Initial unconfirmed reports of casualties included Ukrainian civilians killed by Russian bombardment and border guards defending the frontier. Ukrainian authorities estimated the civilian toll at 10 with another 40 soldiers killed.
Even with a full-blown invasion under way, Putin’s ultimate aim is obscure. He said he did not plan a military occupation, only to disarm Ukraine and purge it of nationalists.
The outright annexation of such a vast hostile country could be beyond Russia’s military capabilities. But if the aim is just to replace Zelenskiy’s government, it is hard to see Ukrainians accepting any new leadership Russia might try to install.
“I think we must fight all those who invade our country so strongly,” said one man stuck in traffic trying to leave Kyiv. “I would hang every single one of them from bridges.”
Biden has ruled out sending US troops to defend Ukraine, but Washington has reinforced NATO allies in the region with extra troops and planes. The West has pledged to impose severe sanctions.
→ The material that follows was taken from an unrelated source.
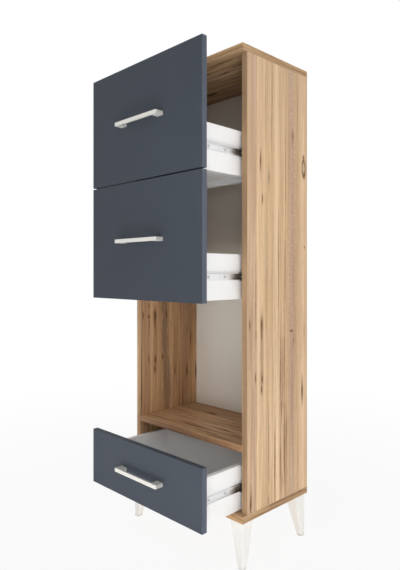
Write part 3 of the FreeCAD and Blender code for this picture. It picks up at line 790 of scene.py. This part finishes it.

Russia’s defense minister said the strikes were targeting Ukrainian military infrastructure and didn’t pose a threat to the population, state-run TASS reported.
A democratic country of 44 million people, Ukraine is Europe’s biggest country by area after Russia itself. It voted overwhelmingly for independence at the fall of the Soviet Union, and aims to join NATO and the European Union, aspirations that infuriate Moscow.
Putin, who denied for months he was planning an invasion, has called Ukraine an artificial construct carved from Russia by its enemies, a characterisation Ukrainians see as an attempt to erase their more than 1,000-year-old history. While many Ukrainians, particularly in the east, speak Russian as a native language, virtually all identify as a separate nationality.